Fear Can Make You a Better Person

Philosophers and sages have long considered fear a tool for self-improvement—but no, cheap scares don’t count.

Visitors react at a haunted house.
Boo! Visitors cringe at a haunted house in Las Vegas. (John Locher / AP)

Americans have a complicated relationship with fear.

On the one hand, we enjoy fear enough to dedicate a holiday to it. This year, we will spend an estimated $9.1 billion celebrating Halloween. Horror films gross nearly half a billion dollars per year, and are known in Hollywood to have the best return on investment in the movie business. Quasi-dangerous activities like roller coasters are a big industry as well, following Hunter S. Thompson’s famous exhortation, “Faster, faster, until the thrill of speed overcomes the fear of death.”

These pursuits are occasions of “fake” fear. They simulate frightening circumstances that lie outside the realm of ordinary life, providing a fun shot of adrenaline without putting anyone in actual danger.

Real threats, however, are far less enjoyable. Not even roller-coaster fans look forward to losing their car’s brakes on a steep hill. To enjoy genuine mortal danger is considered abnormal: Indeed, in psychology, the “fear-enjoyment hypothesis” holds that pleasure from authentic fear increases along with sociopathic traits.

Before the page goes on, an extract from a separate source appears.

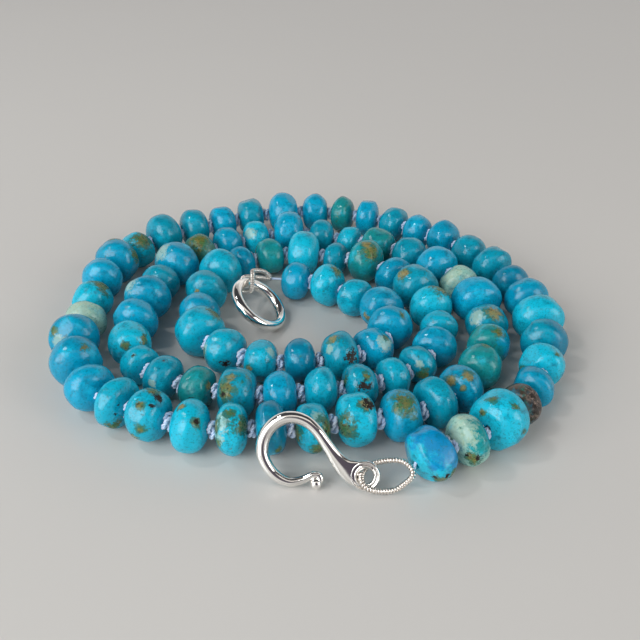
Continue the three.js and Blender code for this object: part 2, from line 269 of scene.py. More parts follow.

Given that real fear can be scarring and unpleasant, there’s a temptation to believe that the best way to deal with it is to avoid it at all costs. But science and philosophy often suggest otherwise. Fear can be one of the great sources of personal improvement. In particular, fear can help people cultivate several classic virtues that religious figures, sages, and secular moral traditions have all seen as essential for living a well-ordered life.

One such virtue is courage. The University of British Columbia psychologist Stanley Rachman, a leading expert on fear, has studied people in the world’s most dangerous professions, from bomb defusers to paratroopers. He has concluded that courage is misunderstood when it is defined as complete fearlessness. In his book Fear and Courage, Rachman makes the case that courage is not the absence of fear, but the decision to go forward in spite of it. Brave people are not merely numb to danger or discomfort; they feel and acknowledge fear, and just refuse to allow it to dominate their behavior.

By this definition, fear is not the antithesis of courage. It is courage’s necessary precondition. The German philosopher Josef Pieper writes in The Four Cardinal Virtues that a man can only show courage when he “walks straight up to the cause of his fear and is not deterred from doing that which is good.” For Pieper, this final qualifier is important: The confrontation of fear must be oriented toward the common good. In practice, this could mean confronting your fear on behalf of people weaker than you—for instance, risking physical harm to bring someone else to safety in an emergency, or speaking up to stop bullying. (This rules out extreme thrill seeking and other fear-provoking situations that are ultimately just entertainment.)

Fear also can signal where people need to do moral work on themselves. Buddhists, for example, believe that fear is a sign of attachment. According to the Buddha, the key to freedom from fear is to abandon “passion, desire, fondness, thirst, fever, and craving for sensuality.” There is a famous Zen Buddhist story about a band of samurai who ride through the countryside causing destruction and terror. As they approach a monastery, all the monks scatter in fear, except for the abbot. The samurai enter to find him sitting in the lotus position in perfect equanimity. Drawing his sword, the leader snarls, “Don’t you see that I am the sort of man who could run you through without batting an eye?” The master responds, “Don’t you see that I am a man who could be run through without batting an eye?”

For non-Buddhists, indifference to death might entail a bit more nonattachment than is optimal. But virtually every major faith and moral tradition preaches the same core principle. Christians and Jews see a similar connection between fear and the deadly sin of pride—“an excessive desire for one’s own excellence,” in the formulation of Thomas Aquinas. Modern research might back a connection like this up: Rankings of Americans’ top fears consistently reveal that one of their most prevalent social fears is public speaking. Presumably, the explanation is that people are abjectly terrified of humiliation in front of others. As Rousseau phrases it in his Confessions: “I was not afraid of punishment, I was only afraid of disgrace; and that I feared more than death, more than crime, more than anything else in the world.”

A few jitters before a big presentation is one thing. But a paralyzing horror of being judged by others? That seems to be a bright-red warning that too much of your identity is tied up with others’ esteem for you.

If fear is often a weed growing over the roots of attachment and pride, what can we do? Try taking inventory of your daily anxieties and worries. See which ones boil down quickly to your wealth, your looks, your reputation, your social status, or your influence. Then attack these inordinate attachments—and be grateful for the fear that led you to them.

John Bunyan wrote in The Pilgrim’s Progress in 1678 that fear “keeps the soul tender.” Properly understood, fear is good. So this Halloween, don’t settle for fake fear. Enjoy the haunted house, but then embrace the real thing.